Petrushka is the sublime 1911 collaboration between Fokine and Stravinsky and a work that Diaghilev himself presented at the London Coliseum in 1926. This is an ironic look at life in Russia at that time juxtaposing all the fun of a 1830s’ fair with hints of something much darker in the antics of the central triumvirate of puppets – Petrushka, Ballerina and Moor – for the Magician who presents them in a show. Andris Liepa described it as a slice of ‘real life’ as compared to the fantasy or fairy-tale world of most ballets of the time. I saw Rudolf Nureyev perform Petrushka several times and never expected any other dancer to match the pathos he brought to the role. Yet there is a neurotic angst to Petrushka’s infatuation for the ballerina (here the very precise and pertRenata Burtseva) that the somewhat broken and loose-limbed puppet of Pavel Okunev captured perfectly. His banging with his mittened hands on the walls of his cell was heart-breaking. There was a genuine feeling of sadness when he was cut down by the Moor’s sabre, followed by real surprise when the crowd parted to reveal just a toy and not a real person. This gave Petrushka’s subsequent resurrection quite an impact because we had begun to care so much. The ballet has to be seen against the background of Russian history of the time and – as Liepa said – although the Magician could torture Petrushka’s body, his soul remains free. The whole company danced with great spirit against the backdrop of Alexander Benois’ vibrant designs and in his equally colourful, elaborate costumes – with lots of whiskers for most of the men and one woman who looked like the 2014 Eurovision Song Contest winner Conchita Wurst! Perhaps in the twenty-first century the blinged-upped Moor (Dmitry Kruglov) should not look quite so much like a refugee from The Black and White Minstrel Show of infamous memory … but this is now and that was then!
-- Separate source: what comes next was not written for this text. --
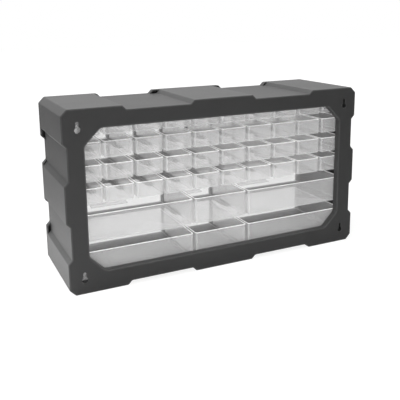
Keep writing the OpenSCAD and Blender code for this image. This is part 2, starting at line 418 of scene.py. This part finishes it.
def markRaised(mesh):  # 1 on the lugs' outer faces and 0 in the recesses
    layer = markLayer(mesh, "raised")
    for vert in mesh.verts:
        x, z = abs(vert.co.x) / mm, abs(vert.co.z / mm - caseH / 2)
        sunk = min(caseW / 2 - x, caseH / 2 - z)
        vert[layer] = max(0.0, 1 - sunk / (lugSet["raisedShare"] * lugSet["lug"]))


# the case

caseSet = {
    "topEnd": 88, "topMid": 100, "sideEnd": 48, "sideMid": 54,  # how far the lugs reach
    "wall": 3, "edge": 1.2, "frontEdge": 0.4,
    "rimW": 31.5, "rimH": 29.5, "windowCorner": 24, "windowRounding": 10, "windowSteps": 6,
    "lipDepth": 11, "lip": 2.5, "lipEdge": 0.5,
    "holeRadius": 4.5, "entrySteps": 24, "slotHalf": 2.4, "slotSteps": 12, "slotRise": 9.5, "holeEdge": 0.4,
    "slotInset": 23, "slotLow": 21, "slotHigh": 30,  # from the sides, the bottom and the top
    "ledge": 2.5, "ledgeInside": 236.5, "ledgeEdge": 0.3,
}
runnerRows = range(1, 7)


def windowPath():
    w, h = caseW / 2 - caseSet["rimW"], caseH / 2 - caseSet["rimH"]
    cut, middle = caseSet["windowCorner"], caseH / 2
    corners = [
        (cut - w, -h), (w - cut, -h), (w, cut - h), (w, h - cut),
        (w - cut, h), (cut - w, h), (-w, h - cut), (-w, cut - h),
    ]
    points = [Vector((x, z + middle)) for x, z in corners]
    return roundedPath(points, caseSet["windowRounding"], caseSet["windowSteps"])


def keyholePath(x, z):  # the round entry, open at the top, and the end of the narrow slot
    radius, half = caseSet["holeRadius"], caseSet["slotHalf"]
    spread = math.asin(half / radius)
    entryTurn = math.tau - 2 * spread
    entry = arc(Vector((x, z)), radius, math.pi / 2 + spread, entryTurn, caseSet["entrySteps"])
    return entry + arc(Vector((x, z + caseSet["slotRise"])), half, 0, math.pi, caseSet["slotSteps"])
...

Next was Chopiniana, the Fokine masterpiece that he called his ‘romantic reverie’. It is an abstract and lyrically romantic ballet, a suite of solos and ensemble numbers set to orchestrations of some piano music by Frederic Chopin. It is deceptively simple, yet sophisticated, with no complicated moves and no extravagant turns, leaps or multiple pirouettes, which were the choreographic staples of ballet performances of the time. The ballerinas with wings attached to them are in ankle-length white flowing dresses dancing in a sublime, almost ethereal manner. Chopiniana offers a showcase for a flawlessly articulated romantic ballet style. I looked for flaws in the performance but could not find any as the dancers displayed an exquisite technique and the idyllic nature and melancholic mood of the ballet was well expressed. There was often a perfect cohesive unanimity of movement and expression that did full justice to Fokine’s poetic vision. The elegant danseur noble, Georgy Smilevski, dancing with understated grace, portrayed the young poet infatuated with beauty of the eerie sylphs. Even if Chopiniana has no real story, it can be seen as the dream of a young man who finds himself in an enchanted moonlit forest glade inhabited by these ethereal winged spirits. Anastasia Afanasyeva brought delicacy to the Eleventh Waltz with her graceful jumps and arabesques, as well as, fluid and beautifully articulated hands. Anna Markova brought suitable mystery to the Prelude that requires exceptional balance and exquisite timing that she demonstrated splendidly, illuminating each step with great serenity and charm. Supported splendidly by the entire corps de ballet, Alexandra Timofeyeva and Georgy Smilevski revelled in the romantic longing that is the Seventh Waltz.
To end the evening we paid a visit to the Polovtsian camp from Borodin’s opera Prince Igor and ‘camp’ is a hugely appropriate description of these dances that Diaghilev presented during that first Saisons Russes in 1909. By no stretch of the imagination is this Fokine’s greatest choreography, but as performed here with such belief, commitment and exuberance there is no way that anyone watching would not have been swept up in the over-the-top ridiculousness of this colourful romp. Men (and some more bearded women) with bows stomp or jump with great fervour; veiled underdressed women are dragged in or move languidly; and there is no discernable plot. Of the lead roles (such as they are) the Wayne Sleep-like Pavel Okunev was back to throw off some spectacularly gymnastic leaps and seemed to relish in the role of the Polovtsian warrior leader, while Rimma Sabirulliva moved suitably slinkily as one of his women. The bonus was the singing of Elena Chesnokova and later the splendid chorus of the Moscow State Music Theatre for Young Audience named after Natalia Sats who gave full justice to Borodin’s exciting score and it helped make the final section – where everyone is leaping and moving at once in a colourful blur – something I will remember for a long time.
Like this Andris Liepa’s Russian Seasons of the XXI Century would be welcome back anytime … and I hope then audiences will pack the London Coliseum!